Some analysts had the audacity to stick with AOL despite the fact that it has lost more than $100 billion in market capitalization in the past nine months.

CS First Boston's Jamie Kiggen reiterated his "buy" rating on the stock and a 12-month price target of $80 a share.

"The trend in backlog and deferred revenue reflects a shift to more established advertisers and is not a reflection of slowing ad/commerce momentum," he said in a research note. "The stock should respond favorably near-term to the upbeat outlook of management on the earnings (conference) call."

Goldman Sachs, which still has AOL on its "recommended" list, chipped in by raising its fiscal 2001 earnings estimate to 59 cents a share from 58 cents.

A.G. Edwards analyst Mike Kupinski bumped the stock from a "maintain" recommendation to a "buy."

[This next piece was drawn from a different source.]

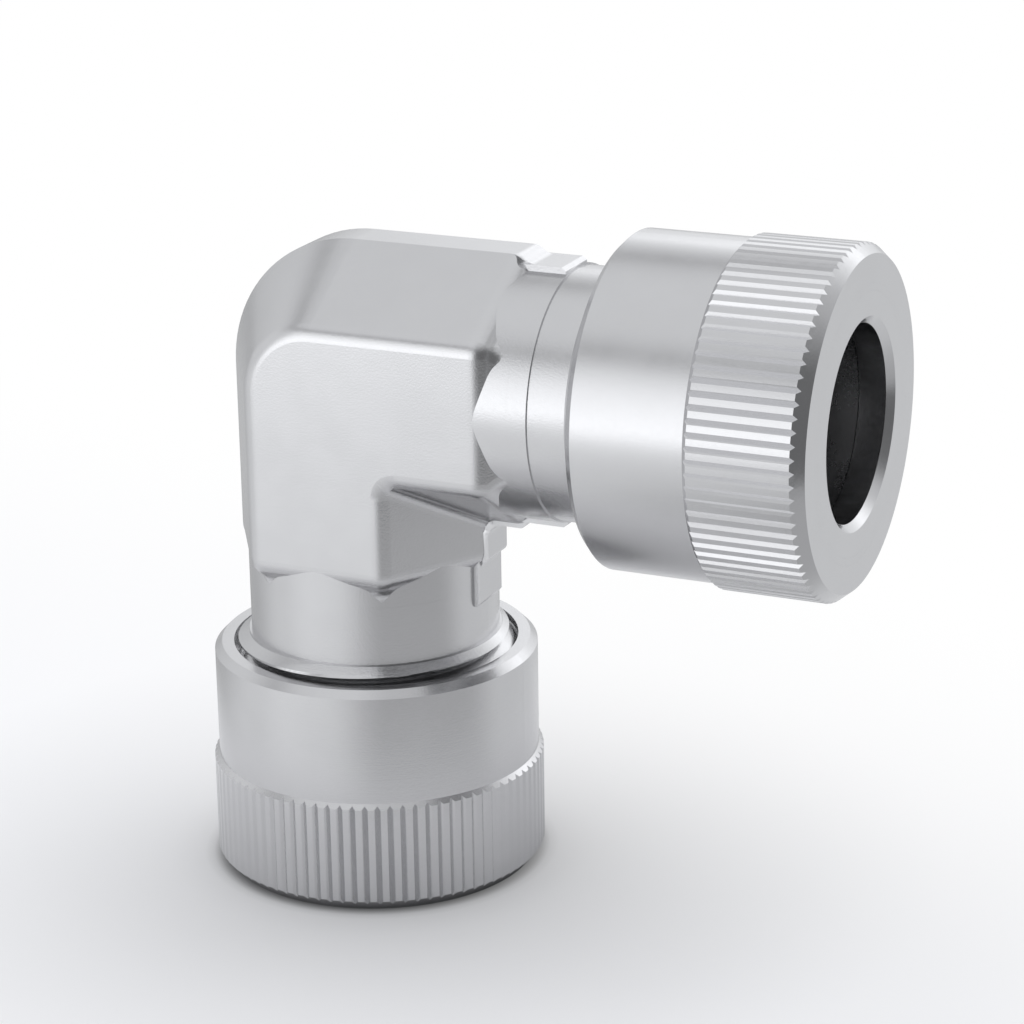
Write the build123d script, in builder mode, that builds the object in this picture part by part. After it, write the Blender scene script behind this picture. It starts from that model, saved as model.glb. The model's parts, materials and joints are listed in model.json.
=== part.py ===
from build123d import *
import os
from math import atan2, cos, degrees, hypot, radians, sin, sqrt, tan

# Union elbow for 12.7 mm tube, in millimetres.
# The origin is the centre of the lower nut's end face, +Z is up, the side arm points along +X
# and the front flat of the block faces -Y. Both arms are alike, and a distance along an arm is
# counted from the elbow's centre outwards.

# Tube and passage
tube_diameter = 12.7
tube_clearance = 0.15
passage_diameter = 10.3
socket_depth = 9.5

# Arms
arm_length = 34.8
running_clearance = 0.08

# Forged block: six sides round each arm, cut off by a parting band in the plane of the arms
flat_distance = 8.6
outer_corner = 4.83
long_edge_radius = 1.3
crotch_radius = 1.0
block_straight = 11.38
block_length = 13.65
block_end_radius = 1.5

# Parting band, drafted on the inside of the bend, where it is wider at its foot
band_height = 9.36
band_half_width = 1.5
band_foot_half_width = 1.76

# The band falls off in a slope to a pad along each neck, steeper on the inside of the bend
outer_fall = (12.07, 12.65)
outer_fall_radius = 0.95
inner_fall = (12.0, 12.25)
inner_fall_radius = 0.45
core_height = 8.5
core_run_out = 1.4
core_edge_radius = 0.6

# Pads with sloping ends: the one on the outside of the lower arm is longer than the others
pad_height = 8.8
pad_half_width = 1.75
pad_length = 15.0
pad_end_slope = 0.3
outer_pad_lengths = {"lower": 16.5, "side": pad_length}
outer_pad_slopes = {"lower": 0.5, "side": pad_end_slope}

# Necks, with a step on the side arm's
neck_radius = 8.57
step_place = 15.38
turned_radius = 8.45

# Thread, drawn at its root on the body and at its crest in the nut
thread_diameter = 19.05
thread_pitch = 1.27
thread_start = 18.1
thread_end_chamfer = 0.3

# Nuts
nut_length = 15.8
knurl_diameter = 23.0
knurl_length = 7.82
smooth_diameter = 22.34
groove_count = 84
groove_depth = 0.215
end_face_radius = 10.85
end_chamfer_length = 0.79
rear_chamfer = 0.5
mouth_diameter = 19.68
mouth_depth = 0.5
hole_chamfer = 0.48
end_wall = 2.3
undercut_depth = 0.5
undercut_length = 0.9

# Seal and ferrule
seal_inner_diameter = 12.6
seal_section = 1.78
seal_gap = 0.02
gland_clearance = 0.12
thrust_gap = 0.05
flange_thickness = 1.4
nose_length = 0.8
nose_clearance = 0.1
squeeze_travel = 0.6
ferrule_chamfer = 0.25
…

Chase H&Q's Paul Noglows reiterated his "buy" rating on the stock, mainly on the combined strength of AOL and Time Warner.

"We believe the digital distribution capabilities of a combined AOL Time Warner should put it competitively ahead of other diversified global media players and could result in higher growth rates longer term," Noglows said in a research note. "We believe shares of AOL represent a compelling value."

AOL isn't getting any cheaper

Money managers and individual investors looking to salvage some piece of their rear-ends after this summer/early fall sell-off should stop waiting for the sky to fall and start buying AOL.

With AOL 6.0 due out in the December quarter and AOLTV ready to roll, AOL-Time Warner appears to be poised for a breakout year in 2001.

To all the valuation guys out there screaming into the monitor, AOL is now trading at a price-to-earnings ratio of around 98. Pricey by traditional standards, whatever that means, but certainly not for an undisputed leader in such a high-growth sector.

That P/E compares favorably to the likes of Sun Microsystems (Nasdaq: SUNW) at 100, Cisco Systems (Nasdaq: CSCO) at 99 and Yahoo! (YHOO) at 117.

You can call AOL and all of those other leaders overvalued if you want but every investment house on Wall Street holds most if not all of them as the backbone of their portfolios.

At under $50 a share, AOL should be one of yours.